Staying in the Hobbit Hole

Okay, so it’s not really a “hole” but it does have a thatched roof, plaster walls and beams everywhere and highly resembles, at least in my mind, a place where a hobbit would make his home and be very happy.  The massive stone fireplace not only heats up the cottage quickly but one could imagine using it to cook as well.  Not me, of course, but the hearty hobbits who favor second and third breakfasts.


Now, instead of “left, left, left” as our mantra, it is “duck, duck, duck” as in if you don’t duck your head under all the wood beams that are jutting low or the loft bedroom with the 5 foot ceilings, etc. then you will knock yourself out.  So far, we have no major injuries but we still have two days left in our stay.  I am thrilled to finally experience a towel warmer which keeps them toasty warm until needed. 
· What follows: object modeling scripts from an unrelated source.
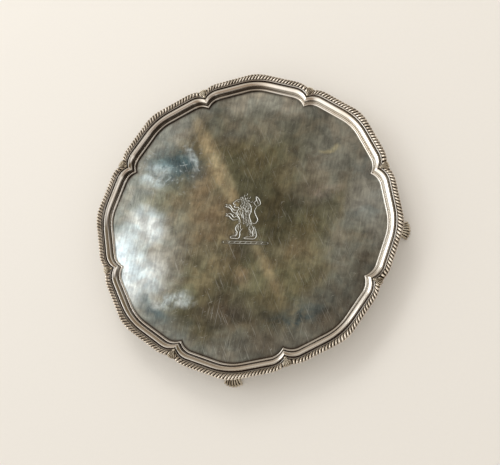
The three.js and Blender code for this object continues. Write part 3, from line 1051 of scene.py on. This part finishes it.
def plate_material():
    material = bpy.data.materials.new("plate_silver")
    shader = Shader(material)
    point = shader.position()
    in_well = shader.attribute("well")
    hollow = shader.attribute("hollow")
    engraved = shader.attribute("engraved")
    colour, smudges = well_colour(shader, point, shader.attribute("outwards"))

    # Flecks, fine scratches and painted shade about the engraving
    flecks = shader.step(0.69, 0.76, shader.noise(point, size=4, detail=3, roughness=0.5))
    marks = swirls(shader, point, size=20, count=15, width=0.045)
    for scratch in SCRATCHES:
        marks = shader.math("MAXIMUM", marks, scratches(shader, *scratch))
    colour = shader.cover(colour, PALE_GREY, flecks, strength=0.45)
    colour = shader.cover(colour, PALE_GREY, marks, strength=0.34)
    # A painted shade darkens the well round each engraved line.
    painted_cut_shade = shader.step(0, 0.6, shader.attribute("shaded"))
    colour = shader.cover(colour, CUT_PAINTED_SHADE, painted_cut_shade, strength=0.6)
    colour = shader.mix(shader.step(0.15, 0.65, engraved), colour, CUT)

    # The border and the back are cleaner, with dark tarnish and painted shade in the hollows
    warm = shader.noise(point, size=30, detail=4)
    border = shader.mix(shader.step(0.45, 0.75, warm), SILVER, WARM_SILVER)
    colour = shader.mix(in_well, border, colour)
    stain_and_painted_shade = shader.times(hollow, shader.step(0.1, 0.45, warm))
    colour = shader.cover(colour, TARNISH_AND_PAINTED_SHADE, stain_and_painted_shade, strength=0.95)

    dull = shader.plus(PLATE_ROUGHNESS["well"], shader.times(smudges, PLATE_ROUGHNESS["smudges"]))
    roughness = shader.plus(PLATE_ROUGHNESS["clean"], shader.times(in_well, dull))
    dents = shader.times(in_well, shader.noise(point, size=9, detail=3))
    normal = shader.bump(dents, DENT_DEPTH)
    normal = shader.bump(shader.times(marks, in_well), MARK_DEPTH, normal)
    shader.finish(colour, roughness, normal)
    return material


def bright_silver_material(name, shade_and_stain_reach, grain, bright, dim):
    """Worn bright silver, darkened by tarnish and painted shade where the hollow attribute passes through
    the given reach.
    """
    material = bpy.data.materials.new(name)
    shader = Shader(material)
    point = shader.position()
    patchy = shader.noise(point, size=14, detail=5, roughness=0.6)
    colour = shader.mix(shader.step(0.35, 0.65, patchy), bright, dim)
    wander = shader.times(shader.math("SUBTRACT", patchy, 0.5), 0.5)
    # Tarnish and painted shade in the hollows
    stain_and_painted_shade = shader.step(*shade_and_stain_reach, shader.plus(shader.attribute("hollow"), wander))
    colour = shader.mix(stain_and_painted_shade, colour, TARNISH_AND_PAINTED_SHADE)
    roughness = shader.plus(BRIGHT_ROUGHNESS["clean"], shader.times(stain_and_painted_shade, BRIGHT_ROUGHNESS["stain_and_painted_shade"]))
    roughness = shader.plus(roughness, shader.times(patchy, BRIGHT_ROUGHNESS["patches"]))
    grain_height = shader.noise(point, grain, detail=4, roughness=0.6)
    shader.finish(colour, roughness, shader.bump(grain_height, GRAIN_DEPTH))
    return material


def floor_material():
    material = bpy.data.materials.new("pale_floor")
    shader = Shader(material)
    grain = shader.noise(shader.position(), size=3, detail=3)
    colour = shader.mix(grain, (0.78, 0.75, 0.7), (0.8, 0.77, 0.72))
    shader.finish(colour, roughness=0.75, metallic=0.0)
    return material


# ---- pieces

plate_silver = plate_material()
border_silver = bright_silver_material(
    "border_silver", shade_and_stain_reach=(0.12, 0.52), grain=1.2, bright=(0.92, 0.84, 0.73), dim=(0.62, 0.54, 0.44)
)
cast_silver = bright_silver_material(
    "cast_silver", shade_and_stain_reach=(-0.02, 0.2), grain=1.6, bright=(0.93, 0.86, 0.72), dim=(0.56, 0.48, 0.36)
)

make_plate(plate_silver)
for lobe in range(LOBES):
    make_gadroon_border(lobe, border_silver)

shell_points, shell_faces, shell_hollow = shell_mesh()
for lobe in range(LOBES):
    place = turned(shell_points, lobe * LOBE_STEP + CUSP_ANGLE)
    piece = make_piece(f"cusp_shell_{lobe + 1}_cast", place, shell_faces, {"hollow": shell_hollow})
    hand_over(piece, f"cusp_shell_{lobe + 1}", cast_silver)

foot_points, foot_faces, foot_hollow = foot_mesh()
pad_points, pad_faces = pad_mesh()
for foot in range(FEET):
    place = turned(foot_points, foot * FOOT_EVERY)
    piece = make_piece(f"foot_{foot + 1}_cast", place, foot_faces, {"hollow": foot_hollow}, crease=60)
    hand_over(piece, f"foot_{foot + 1}", cast_silver)
    piece = make_piece(f"foot_pad_{foot + 1}_sheet", turned(pad_points, foot * FOOT_EVERY), pad_faces)
    hand_over(piece, f"foot_pad_{foot + 1}", cast_silver)


# ---- floor, light and camera

# In metres: its edge is far off in every view
FLOOR_SIZE = 30.0


def make_floor():
    half = FLOOR_SIZE / 2
    corners = [(-half, -half, 0), (half, -half, 0), (half, half, 0), (-half, half, 0)]
    mesh = bpy.data.meshes.new("floor")
    mesh.from_pydata(corners, [], [(0, 1, 2, 3)])
    mesh.materials.append(floor_material())
    add_object("floor", mesh)


def direction(azimuth, elevation):
    """A unit vector towards an azimuth from +X and an elevation, in degrees."""
    level = math.cos(math.radians(elevation))
    turn = math.radians(azimuth)
    return (level * math.cos(turn), level * math.sin(turn), math.sin(math.radians(elevation)))


# The room that the silver mirrors: its colour, and its lighter and darker sides as (azimuth, elevation and
# the degrees over which a side fades out) and colour
ROOM_COLOUR = (1.0, 0.95, 0.88)
ROOM_SIDES = [
    ((64, 50, 16, 36), (0.15, 0.115, 0.07)),
    ((92, 36, 8, 26), (0.27, 0.21, 0.15)),
    ((120, 24, 8, 24), (0.42, 0.35, 0.28)),
    ((136, 66, 14, 30), (0.43, 0.39, 0.325)),
    ((314, 70, 6, 20), (0.36, 0.3, 0.25)),
    ((250, 63, 8, 22), (0.36, 0.28, 0.21)),
    ((30, 68, 5, 14), (0.55, 0.52, 0.5)),
    ((13, 66, 4, 12), (0.95, 0.91, 0.87)),
    ((-100, 22, 12, 28), (0.15, 0.11, 0.08)),
    ((-45, 22, 18, 36), (0.11, 0.08, 0.06)),
    ((12, 22, 12, 28), (0.13, 0.095, 0.07)),
    ((192, 38, 18, 40), (1.32, 1.27, 1.2)),
]
# The room as the camera and diffuse light see it
EVEN_LIGHT = (0.86, 0.825, 0.78)


def make_world():
    world = bpy.data.worlds.new("studio")
    bpy.context.scene.world = world
    shader = Shader(world)
    towards = shader.add("ShaderNodeTexCoord").outputs["Generated"]
    colour = ROOM_COLOUR
    for (azimuth, elevation, inner, outer), tone in ROOM_SIDES:
        cosine = shader.vector("DOT_PRODUCT", {0: towards, 1: direction(azimuth, elevation)}, "Value")
        side = shader.step(math.cos(math.radians(outer)), math.cos(math.radians(inner)), cosine)
        colour = shader.mix(side, colour, tone)
    # Only reflections see the room's light and dark sides.
    ray = shader.add("ShaderNodeLightPath").outputs
    plain = shader.math("MAXIMUM", ray["Is Camera Ray"], ray["Is Diffuse Ray"])
    colour = shader.mix(plain, colour, EVEN_LIGHT)
    background = shader.add("ShaderNodeBackground", {"Color": colour, "Strength": 1.0}).outputs[0]
    shader.add("ShaderNodeOutputWorld", {"Surface": background})


# Lamps: name, place and aim in metres, size, watts, colour, and whether the silver mirrors it
LAMPS = [
    ("window", (-1.05, 0.25, 1.2), (-0.1, 0, 0), (0.9, 0.5), 3.0, (0.9, 0.96, 1.0), True),
    ("key", (-0.5, 1.3, 1.3), (0, 0, 0), (0.9, 0.7), 9, (1.0, 0.98, 0.95), False),
]


def make_lamp(name, place, aim, size, watts, colour, mirrored):
    lamp = bpy.data.lights.new(name, "AREA")
    lamp.shape = "RECTANGLE"
    lamp.size, lamp.size_y = size
    lamp.energy = watts
    lamp.color = colour
    holder = add_object(name, lamp)
    holder.location = place
    holder.rotation_euler = (Vector(aim) - Vector(place)).to_track_quat("-Z", "Y").to_euler()
    holder.visible_camera = False
    holder.visible_glossy = mirrored


# The camera's aim and distance in metres, its angles in degrees and its lens in millimetres
CAMERA_AIM = Vector((0.00704, -0.01108, WELL_TOP * MM))
CAMERA_DISTANCE = 0.76603
CAMERA_AZIMUTH = -43.905
CAMERA_ELEVATION = 68.38
CAMERA_ROLL = -42.49
CAMERA_LENS = 57.48


def make_camera():
    camera = bpy.data.cameras.new("camera")
    camera.lens = CAMERA_LENS
    camera.sensor_width = 36
    camera.clip_end = 20
    holder = add_object("camera", camera)
    holder.location = CAMERA_AIM + CAMERA_DISTANCE * Vector(direction(CAMERA_AZIMUTH, CAMERA_ELEVATION))
    look = (CAMERA_AIM - holder.location).to_track_quat("-Z", "Y")
    roll = Quaternion((0, 0, 1), math.radians(CAMERA_ROLL))
    holder.rotation_mode = "QUATERNION"
    holder.rotation_quaternion = look @ roll
    bpy.context.scene.camera = holder


make_floor()
make_world()
for lamp in LAMPS:
    make_lamp(*lamp)
make_camera()
bpy.context.scene.view_settings.view_transform = "Standard"
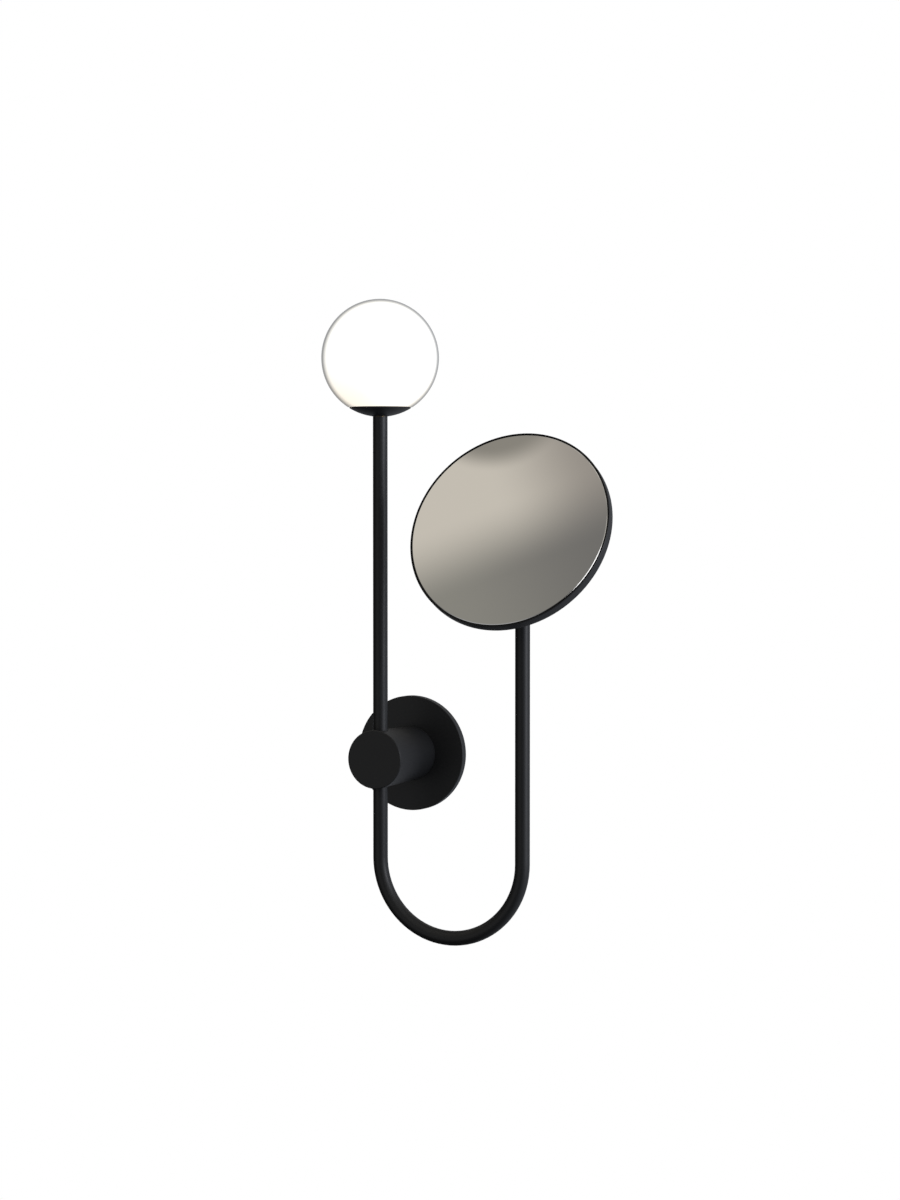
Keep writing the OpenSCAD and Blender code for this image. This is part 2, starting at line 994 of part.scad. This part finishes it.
mounting_bracket();
wall_gasket();
wall_plate();
plate_grub_screws();
boss_barrel();
boss_fixing_screws();
front_cap();
upper_bush();
lower_bush();
thrust_washer();
stop_pins();
terminal_block();
terminal_screw();
cable_grommet();
earth_stud();
earth_nut();
supply_lead();
arm_tube();
stop_collar();
collar_grub_screws();
retaining_clip();
slot_grommet();
lamp_lead();
lamp_nipple();
lock_washer();
nipple_nut();
lamp_cup();
globe_seal();
globe_clips();
lampholder();
bulb();
bulb_pins();
globe();
end_insert();
swivel_post();
swivel_washer();
swivel_clip();
tilt_screw();
tilt_nut();
tilt_washers();
mirror_bracket();
bracket_screws();
backing_plate();
mirror_dish();
mirror_pad();
mirror_glass();
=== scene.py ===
import json
import math

import bmesh
import bpy
import mathutils
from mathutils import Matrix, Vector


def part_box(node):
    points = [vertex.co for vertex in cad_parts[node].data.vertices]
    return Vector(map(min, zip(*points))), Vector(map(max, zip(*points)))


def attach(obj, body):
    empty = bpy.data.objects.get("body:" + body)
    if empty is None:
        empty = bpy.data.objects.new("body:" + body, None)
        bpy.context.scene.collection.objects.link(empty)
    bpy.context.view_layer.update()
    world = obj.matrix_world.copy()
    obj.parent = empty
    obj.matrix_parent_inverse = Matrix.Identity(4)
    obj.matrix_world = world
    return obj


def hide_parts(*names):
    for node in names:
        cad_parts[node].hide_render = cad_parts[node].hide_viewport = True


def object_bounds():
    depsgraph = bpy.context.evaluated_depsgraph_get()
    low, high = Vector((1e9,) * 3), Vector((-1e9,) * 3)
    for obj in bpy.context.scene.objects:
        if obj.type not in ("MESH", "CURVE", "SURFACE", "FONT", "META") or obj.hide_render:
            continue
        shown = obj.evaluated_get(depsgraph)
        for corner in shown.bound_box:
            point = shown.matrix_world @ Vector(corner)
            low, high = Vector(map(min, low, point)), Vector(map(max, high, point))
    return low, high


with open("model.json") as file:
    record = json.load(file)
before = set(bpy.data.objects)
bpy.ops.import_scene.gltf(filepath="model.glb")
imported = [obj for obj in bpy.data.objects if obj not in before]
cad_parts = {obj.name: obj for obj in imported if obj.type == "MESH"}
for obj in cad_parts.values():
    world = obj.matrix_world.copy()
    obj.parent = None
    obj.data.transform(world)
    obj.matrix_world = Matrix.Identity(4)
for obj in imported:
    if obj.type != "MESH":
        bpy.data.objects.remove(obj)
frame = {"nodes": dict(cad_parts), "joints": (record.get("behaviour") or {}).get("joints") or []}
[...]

The main level of our hobbit home is quite comfortable with just two leather chairs by the fire and a small table.  Less is more.  There are candles for the mantle and a CD player with Irish CD’s to play.  The kitchen is efficient with a microwave and a portable oven with hot plates.  No dishwasher unless you count Thom.  Our ARBNB hosts kindly provided the Irish soda bread, butter and milk as well as tea.  Yes, the Irish drink A LOT of tea with a hot pot mandatory for all kitchens.  Unfortunately, the coffee pot is not required so we will be using the French press instead once we get up the courage to drive down the cow path to the nearest grocery to get some coffee.  galway-7

We tried walking in the countryside via this cow path aka country road but kept having to leap into the brambles when a car came so we decided that wasn’t very smart on our part and we would probably die if we kept on walking.  Luckily we discovered a lane with just a few houses so no traffic and a beautiful overlook of the water on both sides, a massive lake inland to the left and the ocean near Galway to the right.  The stone fences from the past still litter the countryside everywhere you look.  There must be a law against tearing them down as they still exist today as they would have back in the 1800’s to divide up the property lines.  You sense a respect for the culture and history in Ireland that is sorely lacking in other countries including America.  Instead of just tearing down old ruins, in Ireland you will see a piece of a castle or an ancient arch either standing alone or incorporated into more modern buildings. 

Having survived our little country jaunt, we curled up in our chairs by the fire and relaxes. No TV, no internet and no coffee.  Truly off the grid.  At least for a little bit.